Он полистал книгу, нашел в ней «Шестую повесть Белкина» – «Талисман» и показал мне отчеркнутые строки: «Иной раз мне даже казалось, что вместе с Пушкиным погибла та настоящая народная линия в русской литературе, которая была начата с таким удивительным блеском и которая (во второй половине прошлого столетия) была заменена психологической прозой, чуждой в сущности духу нашего народа».

Я тогда по-детски обиделась за «психологическую прозу» и за наш народ, которому она, выходит, чужда.

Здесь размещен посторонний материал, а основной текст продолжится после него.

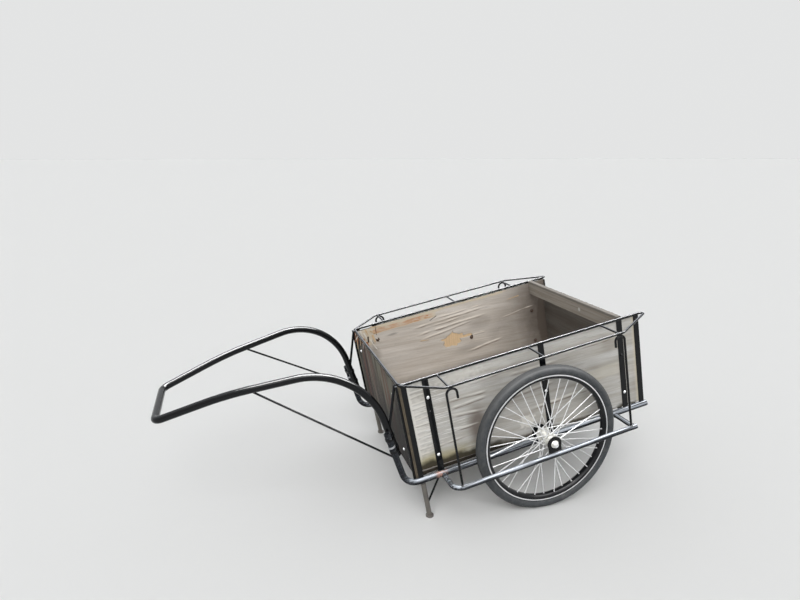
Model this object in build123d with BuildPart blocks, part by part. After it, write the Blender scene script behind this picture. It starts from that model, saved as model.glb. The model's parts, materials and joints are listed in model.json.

– Да поймите вы, – сказал Василий Макарович, – вы-то росли в самой читающей стране, а Зощенко в той, полуграмотной России. Чтобы читать и понимать психологическую прозу, нужен, по крайней мере, навык ежедневного чтения. А приобретается этот навык далеко не всеми – такова жизнь. Но это еще не все. Мало понимать – надо принимать в душу. И для того читатель должен быть восприимчив к писательскому миру. Русский человек, как сказал один поэт, «воспитан природой суровой», отсюда и тот дух народный, которому в литературе больше всего отвечает ясность изложения, четкость формы, занимательность содержания, насущная простота языка, приправленного щепоткой соли – неизбывного народного юмора. Зощенко замечательно угадал, в чем значение прозы Пушкина. И, конечно, та пушкинская народная стезя в русской литературе не заросла – по ней пошли пишущие люди. И сейчас идут. Много. Но Зощенко среди них стоит особняком. Он изобретатель неизвестного дотоле литературного языка. Вот именно изобретатель. Ведь он не просто передал разговор и интонации, запомнил всякие речения, обороты, словечки – тогда бы он не был писателем. Нет, он их тонко спародировал – вот это и есть литературное мастерство, доныне не превзойденное. А язык Зощенко стопроцентно литературен. Имитировать уличный язык пытались многие, но у изустной речи одни законы, а у письменной – другие. И ничего не получалось: жаргонная речь не могла стать литературной оттого, что ее воспроизводили на бумаге. Но ведь смотрите: даже знатоки-литературоведы принимают язык героев Зощенко за язык улицы. Восхищаются его подлинностью, неподдельностью. Нет, в том-то и вся штука, что этот писатель, наделенный, конечно, абсолютным слухом и абсолютной памятью, сумел претворить площадной, базарный, уличный жаргон, изустное слово в письменное, не потеряв при этом и толики его своеобразия. Вот он, талант!